Estou aqui
sentada há dias
e enquanto ela e as outras e todo o resto te ocupam
continuo aqui
e ainda estou tua.
Enfim, o final do ano só não é tão indiferente por causa da Geovana, comprei coisas pra ela e esqueci de mim. Que engraçado! A gente perde um pouco a noção das coisas quando ama alguém. Laçinhos, roupinhas, sapatinhos... Esqueci de comprar minhas coisas.
Além de tudo, este ano resolvemos fazer a ceia aqui em casa e eu até inventei de ir pra cozinha, em que outro momento do ano isso acontece? Me empolguei mesmo e até que não ficou ruim, pelo menos o povo aqui gostou. Tivemos que chamar mais gente pra dar conta de comer tudo.
E o que dizer do meu cabelo vermelho e lilás? Simplesmente a-d-o-r-e-i. Esta minha vontade maluca de mudar é algo que ainda não entendo. Eu mudo tanto que é difícil pra mim mesma acompanhar. Por enquanto tá tudo certo, nada de que eu me arrependesse, mas essa constante indefinição me incomoda, o que vou fazer ano que vem?
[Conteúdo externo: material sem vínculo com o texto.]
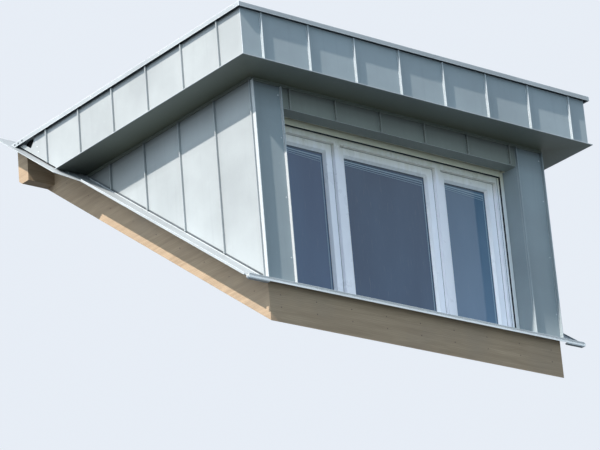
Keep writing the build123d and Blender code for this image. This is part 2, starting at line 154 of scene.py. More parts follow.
def new_material(name):
    mat = bpy.data.materials.new(name)
    mat.use_nodes = True
    mat.node_tree.nodes.clear()
    return mat, mat.node_tree


def add(tree, kind, **values):
    """A new node, with its properties set."""
    node = tree.nodes.new(kind)
    for key, value in values.items():
        setattr(node, key, value)
    return node


def link(tree, output, socket):
    tree.links.new(output, socket)


def feed(tree, socket, value):
    """Sets a number or a colour on a socket, or links another node's output to it."""
    if isinstance(value, (int, float)):
        socket.default_value = value
    elif isinstance(value, tuple):
        socket.default_value = (*value, 1.0)
    else:
        link(tree, value, socket)


def noise(tree, vector, scale, detail=3.0, rough=0.5, distortion=0.0):
    node = add(tree, "ShaderNodeTexNoise")
    node.inputs["Scale"].default_value = scale
    node.inputs["Detail"].default_value = detail
    node.inputs["Roughness"].default_value = rough
    node.inputs["Distortion"].default_value = distortion
    link(tree, vector, node.inputs["Vector"])
    return node.outputs["Fac"]


def stretched(tree, vector, scale):
    node = add(tree, "ShaderNodeMapping")
    node.inputs["Scale"].default_value = scale
    link(tree, vector, node.inputs["Vector"])
    return node.outputs["Vector"]


def ramp(tree, value, low, high, out_low=0.0, out_high=1.0):
    """Maps low..high to out_low..out_high, and holds the ends."""
    node = add(tree, "ShaderNodeMapRange")
    node.inputs["From Min"].default_value = low
    node.inputs["From Max"].default_value = high
    node.inputs["To Min"].default_value = out_low
    node.inputs["To Max"].default_value = out_high
    link(tree, value, node.inputs["Value"])
    return node.outputs["Result"]


def maths(tree, operation, a, b=0.0):
    node = add(tree, "ShaderNodeMath", operation=operation)
    feed(tree, node.inputs[0], a)
    feed(tree, node.inputs[1], b)
    return node.outputs["Value"]


def mix_colour(tree, factor, a, b, blend="MIX"):
    node = add(tree, "ShaderNodeMix", data_type="RGBA", blend_type=blend)
    feed(tree, node.inputs["Factor"], factor)
    feed(tree, node.inputs[COLOUR_A], a)
    feed(tree, node.inputs[COLOUR_B], b)
    return node.outputs[COLOUR_OUT]


def place(tree):
    return add(tree, "ShaderNodeNewGeometry").outputs["Position"]


def split(tree, vector):
    node = add(tree, "ShaderNodeSeparateXYZ")
    link(tree, vector, node.inputs["Vector"])
    return node


def times(colour, factor):
    return tuple(c * factor for c in colour)


def hollows(tree, distance, low, high, amount):
    """The share of painted shade that darkens corners and grooves, where little light reaches."""
    node = add(tree, "ShaderNodeAmbientOcclusion", samples=4)
    node.inputs["Distance"].default_value = distance
    return ramp(tree, node.outputs["AO"], low, high, amount, 0.0)


def surface(tree, colour, rough, metallic, height, bump, distance, edge=0.0, **more):
    """The Principled surface of a material, with a bump; edge is the radius of softened edges."""
    shader = add(tree, "ShaderNodeBsdfPrincipled")
    for name, value in (("Base Color", colour), ("Roughness", rough), ("Metallic", metallic)):
        feed(tree, shader.inputs[name], value)
    for name, value in more.items():
        shader.inputs[name.replace("_", " ")].default_value = value
    relief = add(tree, "ShaderNodeBump")
    relief.inputs["Strength"].default_value = bump
    relief.inputs["Distance"].default_value = distance
    link(tree, height, relief.inputs["Height"])
    if edge:
        soft = add(tree, "ShaderNodeBevel", samples=4)
        soft.inputs["Radius"].default_value = edge
        link(tree, soft.outputs["Normal"], relief.inputs["Normal"])
    link(tree, relief.outputs["Normal"], shader.inputs["Normal"])
    out = add(tree, "ShaderNodeOutputMaterial")
    link(tree, shader.outputs["BSDF"], out.inputs["Surface"])


# Materials


def pan_shade(tree, parts):
    """A grey that differs a little from one sheet metal pan to the next."""
    across = maths(tree, "ADD", parts.outputs["X"], FRONT_PAN / 2)
    along = maths(tree, "SUBTRACT", parts.outputs["Y"], FIRST_SIDE_SEAM)
    both = add(tree, "ShaderNodeCombineXYZ")
    for name, distance, width in (("X", across, FRONT_PAN), ("Y", along, SIDE_PAN)):
        number = maths(tree, "FLOOR", maths(tree, "DIVIDE", distance, width))
        link(tree, number, both.inputs[name])
    pan = add(tree, "ShaderNodeTexWhiteNoise", noise_dimensions="2D")
    link(tree, both.outputs["Vector"], pan.inputs["Vector"])
    grey = ramp(tree, pan.outputs["Value"], 0.0, 1.0, 0.95, 1.04)
    shade = add(tree, "ShaderNodeCombineColor")
    for name in ("Red", "Green", "Blue"):
        link(tree, grey, shade.inputs[name])
    return shade.outputs["Color"]


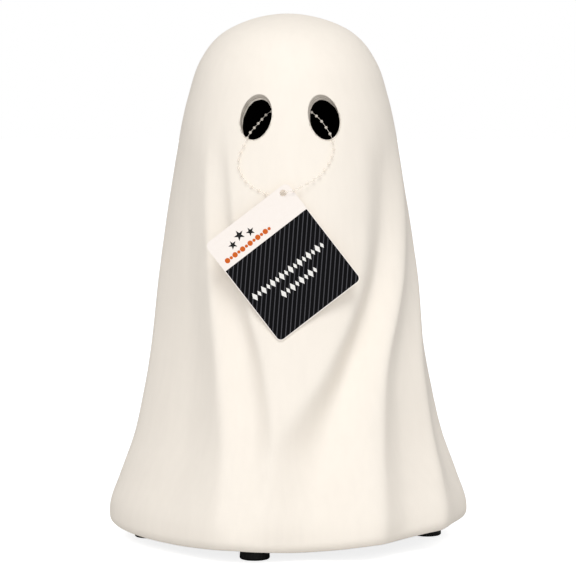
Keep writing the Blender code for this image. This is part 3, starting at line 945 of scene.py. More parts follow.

Tá tão perto e eu ainda nem faço ideia. Não tenho tantos planos pra afirmar com certeza, tenho pequenas ideias ultramutantes, cada dia é uma novidade. Às vezes não dou conta nem do que ainda tenho pra fazer, liberdade demais também é prejudicial, ainda tenho um relatório e um artigo pra entregar e não faço a mínima ideia do que escrever.
Só tenho certeza das coisas que não quero e essas são as que mais me perseguem pra ser repitidas. Como um ser humano normal consegue conviver com tanta confusão? Mas do que eu tava falando mesmo? Ah, do natal, perdi a linha de raciocínio, enfim, de tudo só posso dizer que estou muito bem, nada se compara ao ano passado e quando relembro fico arrepiada. Da água pro vinho mesmo.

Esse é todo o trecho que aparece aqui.